Com o impacto do tarifaço promovido pelos Estados Unidos contra o calçado brasileiro desde agosto, a Associação Brasileira das Indústrias de Calçados (Abicalçados) refez as projeções de crescimento do setor para 2025 e 2026. A projeção de produção para 2025, que era estimado entre 1,4% e 2,2% no início do ano, passou para uma faixa entre -1,1% e +1,4%. Já para 2026, a projeção aponta para um intervalo entre -0,5% e +2,1%. Com as estimativas, a indústria calçadista deve produzir entre 919,2 milhões e 942,5 milhões de pares no ano corrente e entre 914,6 milhões e 962,3 milhões de pares em 2026.
Mesmo que ainda registre números positivos, a economia nacional vem desaquecendo nos últimos três meses. Segundo doutor em Economia e consultor setorial Marcos Lélis, em maio, o crescimento acumulado do PIB era de 4%, sendo que no último registro, em agosto, esse incremento passou para 3,27%. Conforme projeção do FMI, para este ano, o PIB brasileiro deve crescer 2,2%. Já, para 2026, o incremento deve ser menor, de 1,8%. O que vem segurando a economia brasileira ao longo de 2025, principalmente no primeiro semestre, é o mercado interno.
Com uma taxa de desemprego de 5,6% (IBGE) e o crescimento da renda real média (R$ 3.380), o mercado doméstico segue consumindo, mesmo que em menores volumes. O que limita o incremento maior do consumo doméstico, segundo Lélis, é o endividamento das famílias, hoje em 78,8%. Ainda, conforme o Banco Central, 27,6% da renda do brasileiro é consumida por dívidas, sendo quase 10% da renda comprometida para pagamentos de juros. Para diminuir o endividamento, segundo o economista, é preciso abrir espaços para a redução dos juros, hoje em 13,89% (de longo prazo), o que, acredita, deve acontecer a partir de 2026.

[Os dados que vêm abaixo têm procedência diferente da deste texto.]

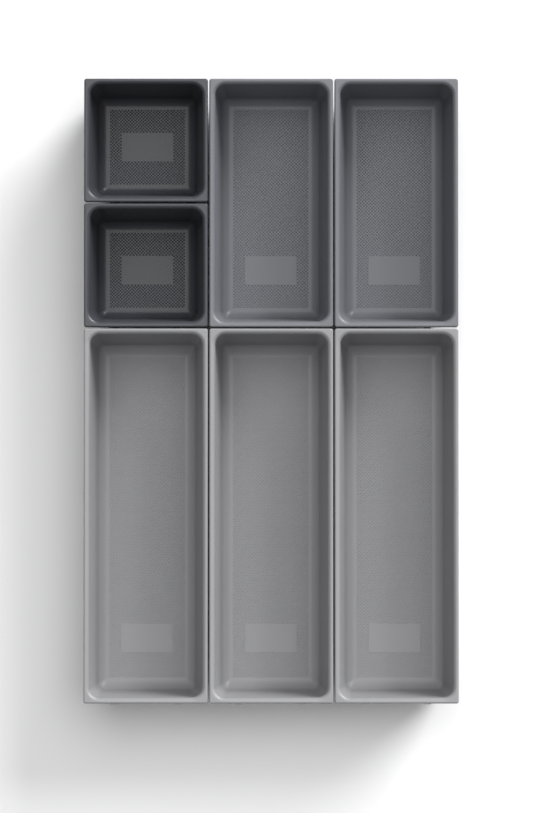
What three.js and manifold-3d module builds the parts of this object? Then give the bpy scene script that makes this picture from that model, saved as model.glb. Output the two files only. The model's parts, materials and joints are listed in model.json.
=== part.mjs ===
// Modular drawer organiser: seven open trays of three lengths filling a 3 by 5 grid, on rubber feet.
// Millimetres, +Z up, +Y to the back of the drawer, origin mid footprint on the drawer floor.
import * as THREE from 'three';
import { mergeVertices } from 'three/addons/utils/BufferGeometryUtils.js';
import Module from 'manifold-3d';

const wasm = await Module();
wasm.setup();

const MERGE_DISTANCE = 1e-4;

// Grid of modules that every tray size fills whole steps of
const MODULE = 76.2;
const GRID_COLUMNS = 3;
const GRID_ROWS = 5;
const RIM_GAP = 0.8;

// Tray section, each inset measured inwards from the outer edge of the rim
const TRAY_TOP = 51;
const FOOT_PROUD = 1;
const WALL = 2;
const FLOOR_INSET = 14;
const FLOOR_FILLET = 6.4;
const OPENING_INSET = 3.5;
const OPENING_RADIUS = 6.4;
const ROLL_WIDTH = 2.5;
const ROLL_DROP = 2.6;
const RIM_EDGE = 0.9;
const RIM_CORNER = 1.5;
const LIP_HEIGHT = 4;
const LEAST_CORNER = 0.3;

// How much longer the floor fillet of each length of tray is along its end walls
const END_REACH = { 1: 0, 2: 0, 3: 1.4 };

// Steps of the curves
const CORNER_STEPS = 4;
const FILLET_STEPS = 3;
const ROLL_STEPS = 4;
const DRAFT_PASSES = 8;

// Blank plate moulded on the floor
const PLATE_WIDTH = 32.2;
const PLATE_LENGTH = 18;
const PLATE_RISE = 0.2;
const PLATE_OFFSET = { 1: 0, 2: 0, 3: 1.4 };

// Two tabs under the front rim that space a tray from the next one, the wider on the left
const TAB_WIDTHS = { left: 5.4, right: 4.2 };
const TAB_SPACING = MODULE / 2;
const TAB_REACH = RIM_GAP - 0.1;
const TAB_ROOT = 3.2;
const TAB_TOP = TRAY_TOP - LIP_HEIGHT - 1;
const TAB_HEIGHT = 8;
const TAB_CHAMFER = 0.3;

// Rubber feet pressed into shallow seats in the base
const FOOT_RADIUS = 4.5;
const FOOT_BEVEL = 0.4;
const SEAT_DEPTH = 0.6;
const SEAT_CLEARANCE = 0.2;
const FOOT_INSET = 20;
const ROUND_SIDES = 16;

const BASE_Z = FOOT_PROUD;
const FLOOR_Z = BASE_Z + WALL;
const OPENING_Z = TRAY_TOP - ROLL_DROP;

// Trays by grid place: column and row of the front left module, and length in modules
const TRAYS = [
  { name: 'small_back', column: 0, row: 4, modules: 1, tone: 'charcoal' },
  { name: 'small_front', column: 0, row: 3, modules: 1, tone: 'charcoal' },
  { name: 'medium_centre', column: 1, row: 3, modules: 2, tone: 'grey' },
  { name: 'medium_right', column: 2, row: 3, modules: 2, tone: 'grey' },
  { name: 'large_left', column: 0, row: 0, modules: 3, tone: 'light' },
  { name: 'large_centre', column: 1, row: 0, modules: 3, tone: 'light' },
  { name: 'large_right', column: 2, row: 0, modules: 3, tone: 'light' },
];

const TONES = { charcoal: 0x4b4e53, grey: 0x86888c, light: 0xb4b6ba };
const RUBBER_GREY = 0x8f9196;

function plastic(tone) {
  return new THREE.MeshStandardMaterial({ color: TONES[tone], roughness: 0.5, metalness: 0 });
}

function rubber() {
  return new THREE.MeshStandardMaterial({ color: RUBBER_GREY, roughness: 0.9, metalness: 0 });
}

function toManifold(geometry) {
  const plain = geometry.clone();
  plain.deleteAttribute('normal');
  plain.deleteAttribute('uv');
  const merged = mergeVertices(plain, MERGE_DISTANCE);
  return new wasm.Manifold(new wasm.Mesh({
    numProp: 3,
    vertProperties: new Float32Array(merged.attributes.position.array),
    triVerts: new Uint32Array(merged.index.array),
  }));
}

function toGeometry(solid) {
  const mesh = solid.getMesh();
  const geometry = new THREE.BufferGeometry();
  geometry.setAttribute('position', new THREE.BufferAttribute(new Float32Array(mesh.vertProperties), 3));
  geometry.setIndex(new THREE.BufferAttribute(new Uint32Array(mesh.triVerts), 1));
  geometry.computeVertexNormals();
  return geometry;
}

// One closed loop round a tray at an inset, as a rounded rectangle
function ringPoints(modules, { inset, radius, z }) {
  const points = [];
  const share = Math.min(1, Math.max(0, 1 - (z - FLOOR_Z) / FLOOR_FILLET));
  const reach = END_REACH[modules] * share ** 2;
  const cornerX = (MODULE - RIM_GAP) / 2 - inset - radius;
  const cornerY = (MODULE * modules - RIM_GAP) / 2 - inset - radius - reach;
  const corners = [[1, 1], [-1, 1], [-1, -1], [1, -1]];
  corners.forEach(([sx, sy], quarter) => {
    for (let step = 0; step <= CORNER_STEPS; step += 1) {
      const angle = (quarter + step / CORNER_STEPS) * Math.PI / 2;
      points.push([
        sx * cornerX + radius * Math.cos(angle),
        sy * cornerY + radius * Math.sin(angle),
        z,
      ]);
    }
  });
  return points;
}

// Skin over a stack of rings, closed by a flat cap at each end
function loft(rings) {
  const count = rings[0].length;
  const positions = rings.flat(2);
  const faces = [];
  for (let level = 0; level + 1 < rings.length; level += 1) {
    for (let i = 0; i < count; i += 1) {
      const a = level * count + i;
      const b = level * count + (i + 1) % count;
      faces.push(a, b, b + count, a, b + count, a + count);
    }
  }
  const last = (rings.length - 1) * count;
  for (let i = 1; i + 1 < count; i += 1) {
    faces.push(0, i + 1, i);
    faces.push(last, last + i, last + i + 1);
  }
  const geometry = new THREE.BufferGeometry();
  geometry.setAttribute('position', new THREE.Float32BufferAttribute(positions, 3));
  geometry.setIndex(faces);
  return geometry;
}

// Insets, corner radii and heights up the outside, over the rim and down the inside of a tray,
// with the wall leaning by the draft that joins the opening to the floor fillet
function traySection() {
  const junction = (angle) => ({
    inset: FLOOR_INSET - FLOOR_FILLET * Math.cos(angle),
    z: FLOOR_Z + FLOOR_FILLET * (1 - Math.sin(angle)),
  });
  let draft = 0;
  for (let pass = 0; pass < DRAFT_PASSES; pass += 1) {
    const { inset, z } = junction(draft);
    draft = Math.atan2(inset - OPENING_INSET, OPENING_Z - z);
  }
  const corner = (inset) => {
    const share = (FLOOR_INSET - inset) / (FLOOR_INSET - OPENING_INSET);
    return LEAST_CORNER + share * (OPENING_RADIUS - LEAST_CORNER);
  };
  const bend = (radius, share) => {
    const angle = share * (Math.PI / 2 - draft);
    const inset = FLOOR_INSET - radius * Math.sin(angle);
    return { inset, radius: corner(inset), z: FLOOR_Z + FLOOR_FILLET - radius * Math.cos(angle) };
  };
  const outside = [];
  for (let step = 0; step <= FILLET_STEPS; step += 1) {
    outside.push(bend(FLOOR_FILLET + WALL, step / FILLET_STEPS));
  }
  const lipZ = TRAY_TOP - LIP_HEIGHT;
  const wallUnderLip = OPENING_INSET + (OPENING_Z - lipZ) * Math.tan(draft) - WALL / Math.cos(draft);
  outside.push({ inset: wallUnderLip, radius: corner(wallUnderLip), z: lipZ });
  outside.push({ inset: 0, radius: RIM_CORNER, z: lipZ });
  outside.push({ inset: 0, radius: RIM_CORNER, z: TRAY_TOP - RIM_EDGE });
  outside.push({ inset: RIM_EDGE, radius: RIM_CORNER - RIM_EDGE, z: TRAY_TOP });
  const inside = [];
  for (let step = 0; step <= ROLL_STEPS; step += 1) {
    const angle = step / ROLL_STEPS * Math.PI / 2;
    const inset = OPENING_INSET - ROLL_WIDTH * (1 - Math.sin(angle));
    inside.push({
      inset,
      z: OPENING_Z + ROLL_DROP * Math.cos(angle),
      radius: OPENING_INSET + OPENING_RADIUS - inset,
    });
  }
  for (let step = FILLET_STEPS; step >= 0; step -= 1) {
    inside.push(bend(FLOOR_FILLET, step / FILLET_STEPS));
  }
  return [...outside, ...inside];
}

const SECTION = traySection();

function prism(outline, height, z) {
  const shape = new THREE.Shape(outline.map(([x, y]) => new THREE.Vector2(x, y)));
  const geometry = new THREE.ExtrudeGeometry(shape, { depth: height, bevelEnabled: false });
  geometry.translate(0, 0, z);
  return geometry;
}

function tabs(modules) {
  const front = -(MODULE * modules - RIM_GAP) / 2;
  return [[-1, TAB_WIDTHS.left], [1, TAB_WIDTHS.right]].map(([side, width]) => {
    const middle = side * TAB_SPACING / 2;
    const solid = prism([
      [middle - width / 2, front + TAB_ROOT],
      [middle - width / 2, front - TAB_REACH + TAB_CHAMFER],
      [middle - width / 2 + TAB_CHAMFER, front - TAB_REACH],
      [middle + width / 2 - TAB_CHAMFER, front - TAB_REACH],
      [middle + width / 2, front - TAB_REACH + TAB_CHAMFER],
      [middle + width / 2, front + TAB_ROOT],
    ], TAB_HEIGHT, TAB_TOP - TAB_HEIGHT);
    return toManifold(solid);
  });
}

function seatPlaces(modules) {
  const x = MODULE / 2 - RIM_GAP / 2 - FOOT_INSET;
  const y = MODULE * modules / 2 - RIM_GAP / 2 - FOOT_INSET;
  return [[-x, -y], [x, -y], [x, y], [-x, y]];
}

function disc(radius, height, bevel, z) {
  const profile = [[0, 0], [radius - bevel, 0], [radius, bevel], [radius, height], [0, height]];
  const points = profile.map(([r, h]) => new THREE.Vector2(r, h));
  const geometry = new THREE.LatheGeometry(points, ROUND_SIDES);
  geometry.rotateX(Math.PI / 2);
  geometry.translate(0, 0, z);
  return geometry;
}

function trayGeometry(modules) {
  let solid = toManifold(loft(SECTION.map((level) => ringPoints(modules, level))));
  for (const tab of tabs(modules)) {
    solid = solid.add(tab);
  }
  const plate = new THREE.BoxGeometry(PLATE_WIDTH, PLATE_LENGTH, PLATE_RISE + WALL / 2);
  const plateY = PLATE_OFFSET[modules] - (modules - 1) * MODULE / 2;
  plate.translate(0, plateY, FLOOR_Z + (PLATE_RISE - WALL / 2) / 2);
  solid = solid.add(toManifold(plate));
  for (const [x, y] of seatPlaces(modules)) {
    const seat = disc(FOOT_RADIUS + SEAT_CLEARANCE, SEAT_DEPTH + BASE_Z, 0, 0);
    seat.translate(x, y, 0);
    solid = solid.subtract(toManifold(seat));
  }
  return toGeometry(solid);
}

const FOOT = disc(FOOT_RADIUS, BASE_Z + SEAT_DEPTH, FOOT_BEVEL, 0);

const organiser = new THREE.Group();
organiser.name = 'drawer_organiser';

for (const { name, column, row, modules, tone } of TRAYS) {
  const place = new THREE.Group();
  place.position.x = (column - (GRID_COLUMNS - 1) / 2) * MODULE;
  place.position.y = (row + modules / 2 - GRID_ROWS / 2) * MODULE;
  organiser.add(place);

  const tray = new THREE.Mesh(trayGeometry(modules), plastic(tone));
  tray.name = `${name}_tray`;
  place.add(tray);

  seatPlaces(modules).forEach(([x, y], index) => {
    const foot = new THREE.Mesh(FOOT, rubber());
    foot.name = `${name}_foot_${index + 1}`;
    foot.position.set(x, y, 0);
    place.add(foot);
  });
}

export default organiser;
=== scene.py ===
"""Modular drawer organiser: seven loose moulded trays in three greys, standing on rubber feet."""

import json
import math

import bmesh
import bpy
from mathutils import Matrix, Vector

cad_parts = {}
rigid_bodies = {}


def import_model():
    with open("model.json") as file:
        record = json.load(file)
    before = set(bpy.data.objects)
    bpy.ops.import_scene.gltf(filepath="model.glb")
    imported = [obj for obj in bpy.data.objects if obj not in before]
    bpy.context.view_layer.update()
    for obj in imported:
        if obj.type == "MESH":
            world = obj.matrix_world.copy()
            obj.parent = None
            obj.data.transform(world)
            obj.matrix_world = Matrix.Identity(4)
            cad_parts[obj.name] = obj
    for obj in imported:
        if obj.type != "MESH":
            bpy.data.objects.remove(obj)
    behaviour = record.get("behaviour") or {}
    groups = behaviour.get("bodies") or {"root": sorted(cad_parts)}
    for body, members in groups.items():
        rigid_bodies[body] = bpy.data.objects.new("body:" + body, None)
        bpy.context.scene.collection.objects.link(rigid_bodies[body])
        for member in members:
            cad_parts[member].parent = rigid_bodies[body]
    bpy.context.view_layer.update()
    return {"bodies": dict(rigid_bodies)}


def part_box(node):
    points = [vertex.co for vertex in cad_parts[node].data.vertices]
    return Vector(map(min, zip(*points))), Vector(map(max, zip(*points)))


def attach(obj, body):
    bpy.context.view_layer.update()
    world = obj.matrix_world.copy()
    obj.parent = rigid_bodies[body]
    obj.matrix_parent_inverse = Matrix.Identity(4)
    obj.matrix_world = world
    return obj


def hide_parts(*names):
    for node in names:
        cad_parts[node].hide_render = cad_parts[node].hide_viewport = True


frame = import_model()

MM = 0.001

# Grid of modules that every tray size fills whole steps of
MODULE = 76.2 * MM
RIM_GAP = 0.8 * MM

# Tray section, each inset measured inwards from the outer edge of the rim
TRAY_TOP = 51 * MM
FOOT_PROUD = 1 * MM
WALL = 2 * MM
FLOOR_INSET = 14 * MM
FLOOR_FILLET = 6.4 * MM
OPENING_INSET = 3.5 * MM
OPENING_RADIUS = 6.4 * MM
ROLL_WIDTH = 2.5 * MM
ROLL_DROP = 2.6 * MM
RIM_EDGE = 0.9 * MM
RIM_CORNER = 1.5 * MM
LIP_HEIGHT = 4 * MM
LIP_EDGE = 0.3 * MM
LEAST_CORNER = 0.3 * MM

# How much longer the floor fillet of each length of tray is along its end walls
END_REACH = {1: 0, 2: 0, 3: 1.4 * MM}

# Steps of the curves
CORNER_STEPS = 10
FILLET_STEPS = 9
ROLL_STEPS = 10
EDGE_STEPS = 4
DRAFT_PASSES = 8

# Blank plate left smooth in the floor
PLATE_WIDTH = 32.2 * MM
PLATE_LENGTH = 18 * MM
PLATE_RISE = 0.2 * MM
PLATE_EDGE = 0.1 * MM
PLATE_OFFSET = {1: 0, 2: 0, 3: 1.4 * MM}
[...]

Com uma produção que caiu 2,3% no período de janeiro a agosto, no comparativo com o mesmo período do ano passado, a atividade se vê sem um impulso do mercado doméstico e dificuldades nas exportações, prejudicadas pelo tarifaço aplicado pelos Estados Unidos; a crise de reservas na Argentina; e a concorrência do calçado chinês em mercados cativos para o produto brasileiro. Para o terceiro trimestre, a economista e coordenadora de Inteligência de Mercado da Abicalçados, Priscila Linck projeta um decréscimo de 4% na produção. Para o último trimestre de 2025, o setor deve ter um crescimento de 2,7%. Com isso, o ano deve encerrar com estabilidade em relação a 2024, com crescimento de 0,2% (mediana entre as bandas pessimista e negativa). Com a estimativa, a atividade deve produzir pouco mais de 930 milhões de pares em 2025.
EXPORTAÇÕES
Em setembro, as exportações de calçados, em volume, cresceram 18% em relação ao mesmo mês de 2024. Com uma queda significativa dos embarques para os Estados Unidos, de 23,5%, foram destaques no mês nove destinos como Paraguai (+109%), Colômbia (+107%) e Peru (+97%). O preço médio do calçado exportado em setembro caiu 11,5%, o que é explicado pela alteração de pauta dos produtos embarcados, em detrimento dos produtos de couro. Já no acumulado de 2025, entre janeiro e setembro, no comparativo com o mesmo período do ano passado, as exportações, em volume, cresceram 7%, com estabilidade na receita gerada.
Assim como a produção, o tarifaço dos Estados Unidos acabou culminando em uma revisão das projeções para exportações em 2025 e 2026. Conforme a Abicalçados, para 2025 a estimativa, que era de uma banda de crescimento entre 1,2% e 4,1% no início do ano, ficou entre 0,2% e 3,1% na última projeção. Já para 2026, caso mantido o tarifaço dos Estados Unidos, os efeitos devem ser maiores, refletindo o cancelamento de pedidos dos últimos meses. A projeção da entidade é de que no próximo ano as exportações brasileiras caiam entre 9,8% e 16,3%. “Ou seja, o crescimento projetado para 2026 está muito mais ancorado na dinâmica do consumo interno do que nas exportações”, explica Priscila.
Com a queda nas exportações esperadas para o próximo ano, é projetado que 91% do calçado produzido no Brasil fique no mercado doméstico e apenas 9% seja exportado em 2026, pior coeficiente de exportação da série histórica, iniciada em 1998.